Combine the drink ingredients in a cocktail shaker. Add ice until three-quarters full and shake for 10 seconds. Pour through a Hawthorne and fine mesh strainer. Garnish.

Something Original: Camp Fire in Chiloé

This drink came from a half-baked idea about flavors I’d want for a Serbian Christmas. With the full ounce of lemon juice, the allspice, and cinnamon, the drink avoided being overly sweet with nice warming notes.

For the drink

-2 oz Licor de Oro infused with cardamom

-1 oz cointreau

-1 bar spoon peaty scotch (Laphroaig 10 year old)

-3/4oz oz fresh lemon juice

-1/3 simple syrup

-1/3 cinnamon stick

-2 green cardamom pods

-3 cloves


Lemon peel



Muddle 2 green cardamom pods and add the licor de oro. Allow it to steep for 20 minutes. Add the licor de oro, cointreau, Laphroaig, lemon juice and simple syrup to a cocktail shaker, add ice, and shake for 10 seconds. Add the cinnamon stick, cardamom pods, and cloves to a small fire safe vessel. Ignite with a kitchen blowtorch or lighter and once smoking, turn the glass upside-down to catch the smoke. Immediately pour the drink through a Hawthorne and fine mesh strainer into the glass. Garnish.

Eat Your Spirit: Golden Beignets

Traditional beignets just have powdered sugar on top. I did not want to change the base of a classic, but just add something. I made this Licor de Oro, which added interesting new elements an already perfect pastry.

Makes 24 beignets

For the beignets:

-1 cup water, 105 degrees

-3 tablespoons sugar

-1 tablespoon instant yeast

-3 cups all-purpose flour

-1/2 teaspoon kosher salt

-2 large eggs

-2 1/2 tablespoons vegetable oil

-2 quarts peanut oil

-Powdered sugar

For the golden syrup:

-1/3 cup licor de oro

-1/3 cup light brown sugar

-2 tablespoons unsalted butter

-1/2 teaspoon black-strap molasses

-Add the water to a bowl, dissolve 1 tablespoon of sugar, then add the yeast. Let it sit for 5-7 minutes.

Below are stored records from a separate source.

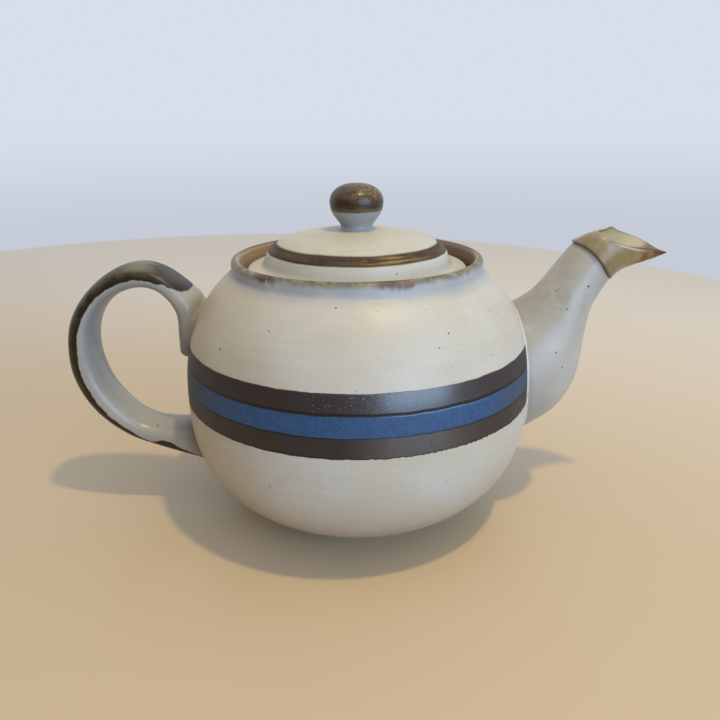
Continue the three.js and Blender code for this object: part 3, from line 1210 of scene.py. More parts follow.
@dataclass(frozen=True)
class LidGlaze:
    """Oatmeal with one iron ring round the dome."""

    oatmeal: Oatmeal = Oatmeal(cream="#cac7b9", warm="#c5bda8", cool="#c0c2c6")
    iron: BrushedIron = BrushedIron("#4e381c", "#301f0e", "#120a05", "#76582a")
    clay: BareClay = BareClay()
    # Painted highlight: the ring's gold glint.
    painted_glint: str = "#a88547"
    lighter_tone: str = "#77735f"
    ring: tuple[float, float] = (114.15 * MM, 117.43 * MM)
    hollow_height: float = 104.0 * MM

    def ringed(self, r: Recipe, level: Socket) -> Socket:
        """The ring's iron: darker edges, a painted highlight right of the front and greyish ends.

        Args:
            r: the material it goes into.
            level: the height, a little unsteady.

        Returns:
            Its colour.
        """
        streak = r.brushed(60, 60, 900)
        iron = self.iron.colour(r, streak)
        # Painted highlight: a gold glint on the ring right of the front.
        painted_shine = r.between(r.x, 5 * MM, 26 * MM, 5 * MM)
        iron = r.lay(iron, self.painted_glint, painted_shine, r.fade(streak, 0.4, 0.6), 0.6)
        ends = r.fade(r.math("ABSOLUTE", r.x), 30 * MM, 37 * MM)
        iron = r.lay(iron, self.lighter_tone, ends, 0.5)
        low, high = self.ring
        core = r.between(level, low + 0.65 * MM, high - 0.65 * MM, 0.35 * MM)
        return r.lay(iron, self.iron.brown, r.math("SUBTRACT", 1.0, core), 0.75)

    def material(self) -> Material:
        """Mixes the finish.

        Returns:
            The finished material.
        """
        r = Recipe("lid glaze")
        under = r.fade(r.z, 114 * MM, 112.5 * MM)
        colour = self.oatmeal.cooled(r, self.oatmeal.ground(r), under, 0.35)
        colour = self.oatmeal.specked(r, colour)
        level = r.math("ADD", r.z, r.scaled(r.noise(0.012, 1.0), 0.0004, -0.0002))
        mask = r.between(level, *self.ring, 0.32 * MM)
        colour = r.blend(mask, colour, self.ringed(r, level))
        bare = r.fade(r.z, self.hollow_height + 0.3 * MM, self.hollow_height)
        colour = r.lay(colour, self.clay.pale, bare)
        rough = r.scaled(mask, 0.20, self.oatmeal.sheen(r))
        return r.dress(colour, Roughness=rough, Normal=self.oatmeal.skin(r))


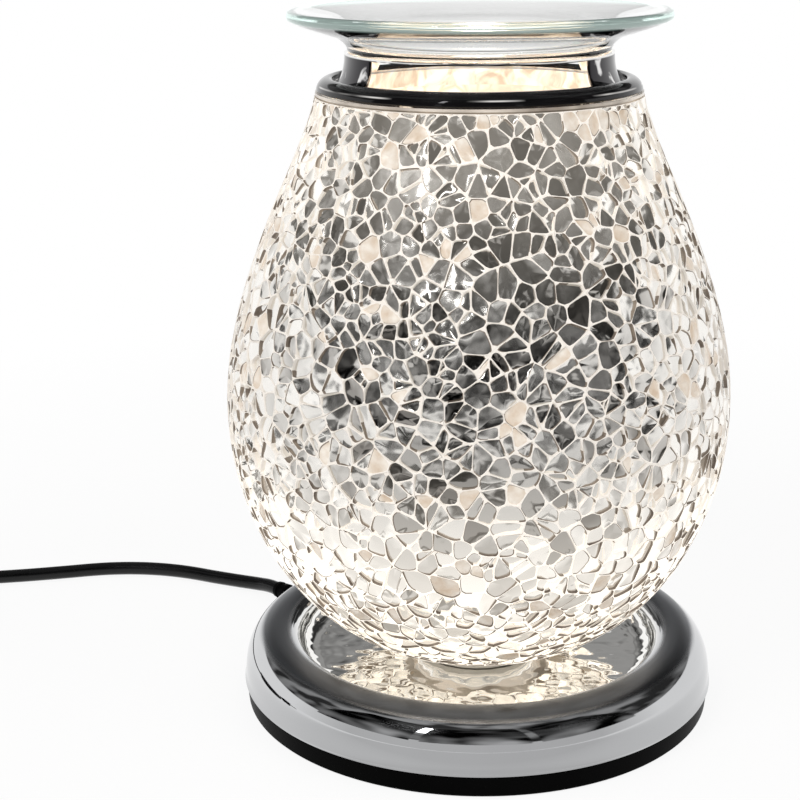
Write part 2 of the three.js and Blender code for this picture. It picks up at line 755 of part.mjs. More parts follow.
const blockMidZ = blockZ + blockSize.z / 2;
const reliefFaceRadius = shellEdgeRadius + fitGap;
const tailStart = reliefFaceRadius - reliefInside - fitGap;
const tailEnd = blockRadius + blockSize.x / 2 + fitGap;
add('supply_tail', tube([
  new THREE.Vector3(tailStart, 0, cordExitZ),
  new THREE.Vector3(tailStart - 4, 0, cordExitZ),
  new THREE.Vector3(entryInnerEnd + 4, 0, cordExitZ + 1.1),
  new THREE.Vector3(entryInnerEnd, 0, blockMidZ - 0.8),
  new THREE.Vector3(tailEnd + 3, 0, blockMidZ - 0.4),
  new THREE.Vector3(tailEnd, 0, blockMidZ - 0.4),
], cordRadius, cordSides, 8).rotateZ(cordExitAngle), blackPlastic);

function lampWire(side) {
  const start = blockRadius - blockSize.x / 2 - fitGap;
  const y = side * wireSpread;
  const wireZ = (plateTopZ + stemBottomZ) / 2;
  return tube([
    new THREE.Vector3(start, side * 4, blockMidZ),
    new THREE.Vector3(start - 4, side * 3.6, blockMidZ),
    new THREE.Vector3(washerRadius + 4, side * 2, wireZ + 0.2),
    new THREE.Vector3(4, y, wireZ),
    new THREE.Vector3(1.2, y, wireZ + 0.4),
    new THREE.Vector3(0, y, stemBottomZ + 1.4),
    new THREE.Vector3(0, y, stemTopZ),
    new THREE.Vector3(0, y, holderZ - fitGap),
  ], wireRadius, wireSides, 20).rotateZ(cordExitAngle);
}

add('wire_live', lampWire(1), brownWire);
add('wire_neutral', lampWire(-1), blueWire);

const moduleEdgeX = moduleCentre.x - moduleSize.x / 2;
add('touch_lead', tube([
  new THREE.Vector3(moduleEdgeX - fitGap, moduleCentre.y + 4, blockMidZ),
  new THREE.Vector3(moduleEdgeX - 2, moduleCentre.y + 4.6, blockMidZ + 0.6),
  new THREE.Vector3(washerRadius * 0.95, -washerRadius * 0.75, lowerWasherZ - 0.6),
  new THREE.Vector3(washerRadius * 0.85 + fitGap, -washerRadius * 0.6, lowerWasherZ + 0.5),
], wireRadius * 0.7, wireSides, 8), yellowWire);

const leadY = moduleCentre.y + moduleSize.y / 2 + fitGap;
const blockEnd = new THREE.Vector3(blockRadius, -blockSize.y / 2 - fitGap, blockMidZ)
  .applyAxisAngle(new THREE.Vector3(0, 0, 1), cordExitAngle);
add('module_lead', tube([
  blockEnd,
  new THREE.Vector3(blockEnd.x + 4, blockEnd.y + 3, blockMidZ),
  new THREE.Vector3(0, blockRadius * leadBend, blockMidZ - leadDip),
  new THREE.Vector3(leadY + leadSwing, leadY + leadSwing, blockMidZ - leadDip),
  new THREE.Vector3(moduleCentre.x, leadY + 8, blockMidZ),
  new THREE.Vector3(moduleCentre.x, leadY, blockMidZ),
], wireRadius, wireSides, 20), brownWire);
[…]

-Whisk the flour, 2 tablespoons of sugar, and the salt together in a separate bowl.

-Add the eggs and vegetable oil to the bowl with the water and yeast and whisk until combined.

-Gradually add the liquid mixture into the flour mixture stirring with a spatula until it's just combined and formed into a ball.

-Cover with plastic wrap and leave in the fridge for an hour, until doubled in size.

-Once the hour is up, begin heating the peanut oil in a wok or dutch oven. You'll want to get it to 350 degrees.

-While the oil begins heating, roll the dough out into a 24" X 18" rectangle and it's about 1/4" thick. Cut it into 24 pieces. If easier, divide the dough ball in half and roll into a 12" X 9" rectangle.

-When the oil reaches 350 add 4 or 5 dough pieces. Cook for about 45 seconds and then flip and cook for the same time. Keep an eye on them and flip/remove them from the oil if they start to get too dark.

-When you pull them out place them on a wire rack. Don't let the temperature get too hot.

-After cooking all of the beignets, combine all of the syrup ingredients in a saucepan over medium-high heat.

-Once it comes to a boil reduce the temperature and allow the mixture to simmer for 3-5 minutes. It should have thickened.

-Drizzle the syrup over the beignets and dust with powdered sugar.



Chile’s landscape alludes easy categorization. Running three thousand miles north to south the variety in geographies and climates alone is astounding. Chile’s climate ranges from desert to Mediterranean to ice cap and everything in between. Some of the most dramatic places in the country are southern Chile, the land of Patagonia. The region earned its name from Ferdinand Magellan who sailed through the region on the first circumnavigation of the world, describing the indigenous peoples as giants and in Portuguese calling them Patagão or in Spanish Patagón, people with big feet. Patagonia came to mean the land of giants. While the people were not giants, the scale of everything in the region seems to fulfill the name.

Licor de Oro comes from the island of Chiloé in the Los Lagos Region of Patagonia. This island, the largest in Chile, is part of a larger archipelago that runs north to south down the coast in the Pacific Ocean. The largest town on the island, Castro, sits on the coast and is the third oldest city in Chile dating to 1567. The town's connection to the sea is apparent from its famous houses, the palafitos, sit on stilts over the water. Even when natural disasters destroyed various parts of the island, the inhabitants continued to maintain their unique lifestyle. Through it all Licor de Oro remained the "spirit" of the island. I cannot wait to visit this enchanting isle.